Si ustedes no conocen a Faemino y Cansado, deberían ir a YouTube inmediatamente y empezar a ver vídeos de esta extraordinaria pareja de cómicos españoles, entre cuyas virtudes como humoristas figura el estrafalario manejo que hacen de la lengua. Uno de sus números más famosos es el del budista, que comienza así: Faemino nos cuenta que estaba tranquilamente en su casa cuando de repente tocan a la puerta. El hombre sale corriendo por el pasillo, abre y, ante el incómodo silencio del visitante, le pregunta: «¿No vas a abrir la boca o qué?, ¿qué quieres, payaso?», a lo que este responde: «No, yo no me trato de un payaso». A mí este sketch me fascina, empezando por eso de «No, yo no me trato de un payaso», una oración que me hace muchísima gracia por lo que tiene de inesperada transgresión gramatical.
El verbo tratar es uno de tantos a los que sometemos a múltiples usos dependiendo de la manera en que los pongamos a bailar con su entorno, adornados o no con preposiciones y otras clases de palabras. Si consultamos el diccionario de la Real Academia Española, vemos que tiene dieciséis acepciones, aunque ninguna de ellas guarda relación con el asunto que vamos a abordar hoy.
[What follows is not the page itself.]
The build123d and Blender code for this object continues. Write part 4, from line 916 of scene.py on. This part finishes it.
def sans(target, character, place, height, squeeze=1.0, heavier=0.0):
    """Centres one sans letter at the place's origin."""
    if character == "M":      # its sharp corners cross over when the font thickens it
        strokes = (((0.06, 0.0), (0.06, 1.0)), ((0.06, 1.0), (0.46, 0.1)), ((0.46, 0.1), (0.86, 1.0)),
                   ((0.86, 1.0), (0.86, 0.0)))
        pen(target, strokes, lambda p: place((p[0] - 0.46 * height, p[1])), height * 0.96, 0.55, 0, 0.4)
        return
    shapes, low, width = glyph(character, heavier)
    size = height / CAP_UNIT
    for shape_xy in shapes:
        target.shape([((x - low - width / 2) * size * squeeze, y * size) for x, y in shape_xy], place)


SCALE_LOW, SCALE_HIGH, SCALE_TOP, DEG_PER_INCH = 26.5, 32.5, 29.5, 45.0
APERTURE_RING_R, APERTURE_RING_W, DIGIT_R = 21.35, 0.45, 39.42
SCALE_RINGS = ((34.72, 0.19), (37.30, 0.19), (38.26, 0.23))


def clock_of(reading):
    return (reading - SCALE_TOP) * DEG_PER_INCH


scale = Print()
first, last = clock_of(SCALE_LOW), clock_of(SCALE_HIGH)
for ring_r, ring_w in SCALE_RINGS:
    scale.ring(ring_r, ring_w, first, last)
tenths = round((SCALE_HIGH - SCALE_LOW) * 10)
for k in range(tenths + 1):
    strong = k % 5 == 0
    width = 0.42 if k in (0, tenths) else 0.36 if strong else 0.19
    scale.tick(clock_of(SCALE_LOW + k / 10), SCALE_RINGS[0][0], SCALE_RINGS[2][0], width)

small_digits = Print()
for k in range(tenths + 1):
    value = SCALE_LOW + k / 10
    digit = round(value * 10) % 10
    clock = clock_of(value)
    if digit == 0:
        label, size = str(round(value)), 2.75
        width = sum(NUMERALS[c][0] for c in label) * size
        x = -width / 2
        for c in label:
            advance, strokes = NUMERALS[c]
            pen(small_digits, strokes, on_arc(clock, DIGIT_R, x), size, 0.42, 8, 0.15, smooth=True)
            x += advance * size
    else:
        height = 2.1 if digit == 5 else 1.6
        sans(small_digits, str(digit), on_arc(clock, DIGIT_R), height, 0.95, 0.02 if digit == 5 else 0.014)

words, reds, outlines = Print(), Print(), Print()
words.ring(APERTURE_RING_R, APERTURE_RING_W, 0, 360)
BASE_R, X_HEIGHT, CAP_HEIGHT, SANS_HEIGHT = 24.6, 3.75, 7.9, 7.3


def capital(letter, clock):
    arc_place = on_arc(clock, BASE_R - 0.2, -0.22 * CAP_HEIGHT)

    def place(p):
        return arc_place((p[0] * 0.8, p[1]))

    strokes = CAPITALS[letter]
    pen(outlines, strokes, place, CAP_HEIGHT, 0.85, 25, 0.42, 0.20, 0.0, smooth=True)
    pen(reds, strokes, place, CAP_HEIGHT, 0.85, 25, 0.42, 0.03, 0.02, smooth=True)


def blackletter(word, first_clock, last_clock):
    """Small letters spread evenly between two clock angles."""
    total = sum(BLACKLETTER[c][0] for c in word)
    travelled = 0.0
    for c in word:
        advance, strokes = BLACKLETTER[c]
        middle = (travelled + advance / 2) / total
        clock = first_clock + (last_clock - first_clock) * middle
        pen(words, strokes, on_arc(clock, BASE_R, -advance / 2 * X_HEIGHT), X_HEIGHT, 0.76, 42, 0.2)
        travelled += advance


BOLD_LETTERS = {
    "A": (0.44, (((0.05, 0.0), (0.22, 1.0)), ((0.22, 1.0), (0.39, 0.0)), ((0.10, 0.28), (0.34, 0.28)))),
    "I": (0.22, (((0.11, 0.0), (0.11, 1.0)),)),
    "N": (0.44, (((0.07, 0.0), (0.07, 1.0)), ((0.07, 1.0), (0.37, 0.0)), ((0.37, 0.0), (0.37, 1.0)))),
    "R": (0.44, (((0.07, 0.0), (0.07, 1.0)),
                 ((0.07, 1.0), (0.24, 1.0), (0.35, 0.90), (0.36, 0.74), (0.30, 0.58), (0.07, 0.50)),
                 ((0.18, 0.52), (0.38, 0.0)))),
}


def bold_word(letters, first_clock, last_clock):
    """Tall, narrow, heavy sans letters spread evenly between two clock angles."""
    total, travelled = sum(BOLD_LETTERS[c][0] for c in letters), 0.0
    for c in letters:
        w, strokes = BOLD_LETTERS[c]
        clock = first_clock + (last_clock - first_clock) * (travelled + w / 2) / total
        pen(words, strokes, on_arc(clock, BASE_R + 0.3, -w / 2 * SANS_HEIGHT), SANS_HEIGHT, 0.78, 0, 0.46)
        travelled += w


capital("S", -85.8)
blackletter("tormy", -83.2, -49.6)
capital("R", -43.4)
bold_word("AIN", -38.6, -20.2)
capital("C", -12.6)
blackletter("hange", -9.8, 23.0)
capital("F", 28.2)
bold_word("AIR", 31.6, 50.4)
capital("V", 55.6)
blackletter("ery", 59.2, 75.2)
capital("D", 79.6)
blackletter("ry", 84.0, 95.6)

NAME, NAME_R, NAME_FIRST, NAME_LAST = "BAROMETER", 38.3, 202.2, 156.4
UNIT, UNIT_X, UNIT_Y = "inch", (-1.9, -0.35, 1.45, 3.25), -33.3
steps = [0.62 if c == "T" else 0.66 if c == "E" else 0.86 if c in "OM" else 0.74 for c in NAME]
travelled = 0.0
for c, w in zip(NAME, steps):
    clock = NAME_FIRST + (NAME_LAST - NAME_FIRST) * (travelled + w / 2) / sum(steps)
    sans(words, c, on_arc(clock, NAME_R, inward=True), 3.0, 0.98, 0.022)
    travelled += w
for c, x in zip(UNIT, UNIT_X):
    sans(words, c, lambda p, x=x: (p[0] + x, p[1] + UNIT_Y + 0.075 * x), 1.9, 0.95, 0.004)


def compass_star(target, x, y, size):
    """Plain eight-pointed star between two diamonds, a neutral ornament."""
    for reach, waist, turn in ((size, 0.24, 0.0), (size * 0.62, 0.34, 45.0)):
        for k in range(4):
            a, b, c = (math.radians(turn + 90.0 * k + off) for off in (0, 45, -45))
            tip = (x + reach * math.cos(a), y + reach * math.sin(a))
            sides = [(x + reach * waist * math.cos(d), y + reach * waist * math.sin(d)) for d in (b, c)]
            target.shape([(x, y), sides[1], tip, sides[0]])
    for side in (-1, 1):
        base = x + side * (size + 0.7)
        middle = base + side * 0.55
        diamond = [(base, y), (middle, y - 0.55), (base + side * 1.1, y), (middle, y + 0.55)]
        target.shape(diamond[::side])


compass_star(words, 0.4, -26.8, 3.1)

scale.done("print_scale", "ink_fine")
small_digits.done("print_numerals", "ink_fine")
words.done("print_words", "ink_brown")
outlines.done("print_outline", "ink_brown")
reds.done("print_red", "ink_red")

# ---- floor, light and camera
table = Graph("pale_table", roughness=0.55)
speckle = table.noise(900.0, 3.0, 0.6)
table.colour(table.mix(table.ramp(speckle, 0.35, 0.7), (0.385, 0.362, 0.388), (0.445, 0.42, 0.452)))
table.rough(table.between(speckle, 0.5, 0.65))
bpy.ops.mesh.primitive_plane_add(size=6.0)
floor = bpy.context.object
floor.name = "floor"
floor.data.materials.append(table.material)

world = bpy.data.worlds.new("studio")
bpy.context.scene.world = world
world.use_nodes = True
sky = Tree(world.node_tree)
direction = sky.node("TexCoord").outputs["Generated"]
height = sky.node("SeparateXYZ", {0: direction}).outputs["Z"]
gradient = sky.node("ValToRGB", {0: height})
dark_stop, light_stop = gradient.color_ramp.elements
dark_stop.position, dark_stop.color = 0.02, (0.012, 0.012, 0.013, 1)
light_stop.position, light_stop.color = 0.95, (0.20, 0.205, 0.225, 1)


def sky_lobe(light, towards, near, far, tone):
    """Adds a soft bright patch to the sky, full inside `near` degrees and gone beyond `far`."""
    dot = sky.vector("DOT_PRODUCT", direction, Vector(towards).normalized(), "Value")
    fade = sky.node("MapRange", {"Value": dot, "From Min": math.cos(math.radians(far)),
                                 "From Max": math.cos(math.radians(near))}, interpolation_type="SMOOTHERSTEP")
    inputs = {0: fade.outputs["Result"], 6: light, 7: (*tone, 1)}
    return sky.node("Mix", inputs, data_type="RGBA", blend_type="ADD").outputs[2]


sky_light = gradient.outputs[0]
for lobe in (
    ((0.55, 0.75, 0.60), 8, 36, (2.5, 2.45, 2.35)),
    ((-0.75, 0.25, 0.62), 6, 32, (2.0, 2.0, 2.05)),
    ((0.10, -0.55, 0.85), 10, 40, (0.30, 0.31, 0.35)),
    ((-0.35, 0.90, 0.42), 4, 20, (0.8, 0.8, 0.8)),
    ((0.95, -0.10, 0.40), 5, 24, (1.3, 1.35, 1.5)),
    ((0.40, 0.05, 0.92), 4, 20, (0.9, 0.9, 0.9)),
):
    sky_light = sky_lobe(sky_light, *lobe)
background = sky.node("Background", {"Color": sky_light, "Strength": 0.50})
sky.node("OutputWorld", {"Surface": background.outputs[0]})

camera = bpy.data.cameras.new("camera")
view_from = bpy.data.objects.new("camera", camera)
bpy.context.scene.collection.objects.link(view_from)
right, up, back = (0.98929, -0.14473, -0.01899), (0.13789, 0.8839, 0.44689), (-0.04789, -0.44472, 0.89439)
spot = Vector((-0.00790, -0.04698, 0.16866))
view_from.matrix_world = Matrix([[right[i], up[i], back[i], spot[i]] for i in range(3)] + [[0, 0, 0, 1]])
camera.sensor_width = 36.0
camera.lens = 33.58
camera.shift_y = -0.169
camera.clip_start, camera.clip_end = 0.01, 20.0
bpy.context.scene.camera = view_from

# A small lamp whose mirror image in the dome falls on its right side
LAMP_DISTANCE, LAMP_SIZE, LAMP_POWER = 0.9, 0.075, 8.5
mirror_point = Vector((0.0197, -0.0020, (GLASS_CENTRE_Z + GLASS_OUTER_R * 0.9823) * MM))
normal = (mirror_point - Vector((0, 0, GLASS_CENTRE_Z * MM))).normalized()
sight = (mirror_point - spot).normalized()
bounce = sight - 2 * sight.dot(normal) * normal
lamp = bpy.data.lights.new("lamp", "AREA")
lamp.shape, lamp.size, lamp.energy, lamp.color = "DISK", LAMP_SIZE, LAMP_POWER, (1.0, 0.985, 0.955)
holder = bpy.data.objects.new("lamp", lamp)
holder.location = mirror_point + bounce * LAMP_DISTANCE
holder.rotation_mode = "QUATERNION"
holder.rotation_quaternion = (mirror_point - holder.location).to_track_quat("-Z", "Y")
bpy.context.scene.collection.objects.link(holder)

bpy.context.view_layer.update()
Efectivamente, tratar puede significar, entre otras muchas cosas, ‘comunicarse o relacionarse con alguien’ (‘Pedro no se trata con sus compañeros de clase’), ‘procurar el logro de algún fin’ (‘Yo siempre trato de que no se me note la tripa’), ‘versar sobre un asunto’ (‘El artículo trata el problema de los refugiados’)… Como podemos ver, en todos los ejemplos escritos entre paréntesis hay un sujeto: Pedro, yo, el artículo.
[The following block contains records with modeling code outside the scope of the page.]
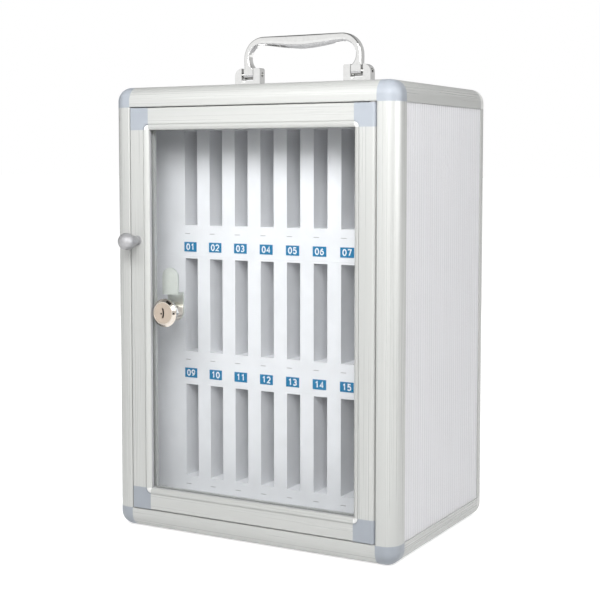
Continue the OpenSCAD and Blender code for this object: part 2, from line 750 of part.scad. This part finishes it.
post_front_left();
post_front_right();
post_rear_left();
post_rear_right();
rail_front_top();
rail_front_bottom();
rail_rear_top();
rail_rear_bottom();
rail_side_top_left();
rail_side_top_right();
rail_side_bottom_left();
rail_side_bottom_right();
corner_front_top_left();
corner_front_top_right();
corner_front_bottom_left();
corner_front_bottom_right();
corner_rear_top_left();
corner_rear_top_right();
corner_rear_bottom_left();
corner_rear_bottom_right();
panel_left();
panel_right();
panel_top();
panel_bottom();
panel_back();
floor_board();
shelf_top();
shelf_middle();
shelf_bottom();
dividers_top();
dividers_middle();
dividers_bottom();
rack_covers();
number_tags();
handle_brackets();
handle_rivets();
handle_pins();
hinge_bushes();
handle_grip();
door_stile_left();
door_stile_right();
door_rail_top();
door_rail_bottom();
door_corner_top_left();
door_corner_top_right();
door_corner_bottom_left();
door_corner_bottom_right();
door_glass();
door_gasket();
hinge_pins();
door_knob();
knob_screw();
lock_housing();
lock_nut();
lock_plug();
lock_tongue();
tongue_screw();
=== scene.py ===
"""Looks of the phone locker box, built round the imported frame. Units are metres."""

import math

import bmesh
import bpy
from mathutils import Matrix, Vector


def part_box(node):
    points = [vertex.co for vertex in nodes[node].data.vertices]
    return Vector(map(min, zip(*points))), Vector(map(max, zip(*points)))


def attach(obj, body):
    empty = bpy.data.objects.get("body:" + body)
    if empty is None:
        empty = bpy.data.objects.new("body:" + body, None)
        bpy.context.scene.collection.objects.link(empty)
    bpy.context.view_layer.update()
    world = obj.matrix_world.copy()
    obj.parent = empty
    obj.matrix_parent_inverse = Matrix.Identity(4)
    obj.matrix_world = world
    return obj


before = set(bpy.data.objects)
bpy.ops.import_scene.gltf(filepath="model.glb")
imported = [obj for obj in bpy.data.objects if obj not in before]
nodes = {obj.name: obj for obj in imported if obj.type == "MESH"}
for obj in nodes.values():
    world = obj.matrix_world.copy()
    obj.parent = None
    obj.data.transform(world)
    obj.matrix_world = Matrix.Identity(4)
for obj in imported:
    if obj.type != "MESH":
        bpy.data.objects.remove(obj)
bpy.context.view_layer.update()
scene = bpy.context.scene
scene.view_settings.view_transform = "Standard"

# Places that the looks line up with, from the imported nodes
stile_low, stile_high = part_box("door_stile_right")
lock_low, lock_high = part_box("lock_housing")
FRONT_Y = stile_low.y
MIDDLE_Z = (stile_low.z + stile_high.z) / 2
GLASS_X = stile_low.x
GLASS_Z = stile_high.z - MIDDLE_Z
LOCK_X = (lock_low.x + lock_high.x) / 2
LOCK_Z = (lock_low.z + lock_high.z) / 2
TAG_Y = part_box("number_tags")[0].y

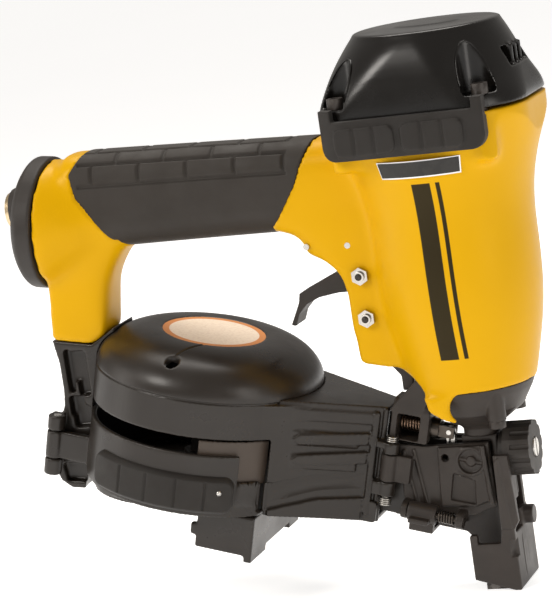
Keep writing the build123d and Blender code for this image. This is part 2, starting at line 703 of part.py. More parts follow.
def rib_on_wall(low, high):
    """A raised bar on the near wall between two heights."""
    (s0, y0), (s1, y1) = NEAR_WALL
    slope = (y1 - y0) / (s1 - s0)
    a, b = 55.0, 84.0
    near_a, near_b = y0 + slope * (a - s0), y0 + slope * (b - s0)
    return plan([(a, near_a - 1.2), (b, near_b - 1.2), (b, near_b + 1), (a, near_a + 1)], low, high)


def magazine_cover():
    """The swinging lower half: a floor and a wall, with an ear to the hinge."""
    wall = ring(CAN_R, CAN_R - CAN_WALL, FLOOR_H - 2.5, COVER_RIM_H) - wedge(70, -41, 69, -90, -30)
    floor = post(CAN_R, FLOOR_H - 2.5, FLOOR_H) & post(COVER_REACH, -90, 0, *COVER_AXIS)
    body = wall + floor
    body += post(24, FLOOR_H - 4.5, FLOOR_H - 2.5, -20, -26)
    ear = block(COVER_AXIS[0], -50, COVER_AXIS[1] - 2, COVER_AXIS[1] + 2, FLOOR_H, -61)
    body += ear + hinge_knuckles(COVER_AXIS, 4.5, [(FLOOR_H, -61)])
    body -= hinge_knuckles(COVER_AXIS, COVER_PIN_R + RUN, [(-100, -40)])
    body -= post(6.0, FLOOR_H - 1.5, FLOOR_H + 20)
    body -= in_guide_screws()
    return in_mag(body)


def cover_pad():
    pad = ring(60.5, CAN_R, -75, -57) & wedge(70, -133, -54, -80, -50)
    for angle in (-111, -96, -82):
        a = radians(angle)
        pad -= post(0.9, -76, -56, 60.9 * cos(a), 60.9 * sin(a))
    return in_mag(pad)


def nail_post():
    return in_mag(post(6.0, FLOOR_H - 1.5, -40.5))


def nail_platform():
    body = ring(24.0, 6.0 + RUN, -72.5, -70.5) + ring(9.0, 6.0 + RUN, -72.5, -62)
    for i in range(6):
        angle = 2 * pi * i / 6
        body -= post(4.0, -80, -60, 16 * cos(angle), 16 * sin(angle))
    return in_mag(body)


def cover_hinge_pin():
    return in_mag(post(COVER_PIN_R, -84, -53, *COVER_AXIS))


BRACKET = [(-212, 139.3), (-191, 135.8), (-183, 140.2), (-174, 146), (-160, 146), (-176, 128)]
BRACKET += [(-187, 112), (-196, 92), (-204, 72), (-196, 66), (-196, 61), (-214, 63), (-219, 67)]
BRACKET += [(-222, 74), (-222, 86), (-220, 92), (-214.5, 97), (-211, 106), (-210, 114), (-210, 127)]


def magazine_bracket():
    body = slab(BRACKET, -13, 13)
    body -= in_mag(post(CAN_R, -100, -20) + dome(CAN_R, 20.0))
    for low, high in ((117, 133), (100, 110), (78, 90)):
        shift = (117 - low) * 0.1
        body -= block(-206 - shift, -198 - shift, -14, -8, low, high)
    body += in_mag(bracket_knuckles())
    body -= in_mag(hinge_knuckles(COVER_AXIS, COVER_PIN_R, [(-100, -40)]))
    body -= in_mag(hinge_knuckles(COVER_AXIS, 5.0, [(FLOOR_H - 0.4, -60.6)]))
    return body - bracket_screws()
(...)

Pero en el caso del personaje que llamó a la puerta de Faemino, el verbo tratar debe funcionar como impersonal, y esa es la razón por la cual hay una transgresión gramatical en las palabras del cómico: no resulta aceptable para el genio de la lengua española –ese ser invisible del que ya hemos hablado aquí y que es quien hace posible que todos los hispanohablantes nos entendamos– que usemos un sujeto cuando el verbo tratar se emplea con el sentido de ser, en forma pronominal y como impersonal, siempre seguido de la preposición de. Al usarlo mal conscientemente, el dúo Faemino y Cansado logra sacarle una sonrisa al espectador, incluso aunque este ignore el fondo gramatical del error, pues para emplear y entender nuestra lengua, y para detectar sus malos usos, no es necesario ser gramático.
La construcción tratarse de con este significado de ‘ser’ se usa para referirnos «a algo anteriormente mencionado», señala el Diccionario panhispánico de dudas, de la Real Academia Española. Leamos este texto: ‘Llegaron por la mañana a Vilaflor. Se trata de un pueblo tranquilo situado a los pies de un inmenso volcán’. Estamos hablando de ‘un pueblo tranquilo’, pero ese pueblo no es el sujeto del verbo tratarse, y tampoco lo es Vilaflor, que es ese algo anteriormente mencionado al que se refiere el Panhispánico y que, además, está en otra oración, separada de la nuestra con un punto. Si queremos que haya sujeto, tenemos que emplear el verbo ser: ‘Vilaflor es un pueblo tranquilo’, pero no debemos decir ‘Vilaflor se trata de un pueblo tranquilo’.
Al funcionar como impersonal, el verbo se usa siempre en tercera persona del singular, por lo que no debe concordar con el complemento preposicional, o sea, con aquello a lo que nos estamos refiriendo. Por ejemplo, en lugar de decir ‘Ya vi las casas, se tratan de tres edificios modernistas’ debemos decir ‘Ya vi las casas, se trata de tres edificios modernistas’. En eso de la concordancia también falla la oración de Faemino y Cansado, pues, además de un inoportuno sujeto –que es yo–, vemos que el verbo tratar concuerda con ese pronombre: ‘Yo no me trato de un payaso’. Si no estuviéramos ante un relato de humor, el señor que tocó en la puerta de Faemino debería haber dicho ‘Yo no soy un payaso’.
¿Metieron la pata Faemino y Cansado al hacer ese uso extravagante del verbo tratar? Para nada. Aunque nunca he hablado con ellos, la lógica me dice –nos dice a todos– que estos dos cómicos recurrieron, como decía al principio, a una virtud que es propia de los grandes humoristas: la capacidad de manejar a su antojo el lenguaje para provocar la risa en quienes los escuchan. Por su parte, el público –al reír con juegos de palabras, disparates léxicos e incongruencias sintácticas– demuestra su conocimiento intuitivo de las reglas naturales de nuestro idioma y es cómplice de las inteligentes infracciones lingüísticas con las que los cómicos nos hacen cosquillas en el alma.